Fans should repeatedly admire the splendid cut scene introducing the game, much like savoring a work of art. It’s that great. (Somebody from Warner Bros. Animation needs to pay attention here.) Fans also will like the loads of comic art featured during mission introductions.

Multiplayer: Besides turning on the PvP option, which allows anyone online to pick a fight with your character, players can team up in groups to accomplish missions. One of the geekiest parts of the entire game is simply wandering around the universe and looking at all of the cool costumes users have designed for made-up metahumans, including Kid Magma, Frostbyte and the Carpenter. Those tired of punching can spend hours stargazing. Don’t bother trying to communicate too much yet, however, via headset or controller; it’s a pain.

What’s it worth? After a free 30-day trial to these superwars, I am not yet convinced that dropping another $14.99 a month is worth it. (Note to parents: A credit-card number must be entered when starting the trial and will be charged automatically after the first month if the account is not closed.)

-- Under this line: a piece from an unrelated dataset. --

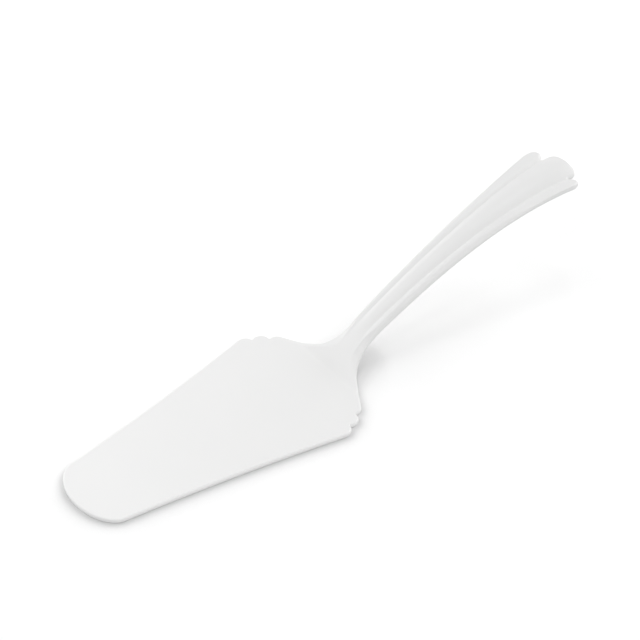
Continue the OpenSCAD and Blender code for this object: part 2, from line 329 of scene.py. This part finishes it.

I love the depth that the rich DC mythology brought to a virtual space — I can’t gush enough about the number of comic-book character appearances — but I’ll need much more quest variety before recommending that the average gamer invest this amount of time and money into DC Universe Online.

For a $180 a year (plus the $60 to buy the game), I easily could purchase used copies of Spider-Man: Shattered Dimensions, Marvel: Ultimate Alliance 2, Batman: Arkham Asylum, X-Men Origins: Wolverine and MAG (with 256 free player skirmishes) and satisfy my desire to be an online superwarrior. Only time, and plenty of content upgrades, will tell if this MMORPG is truly legendary.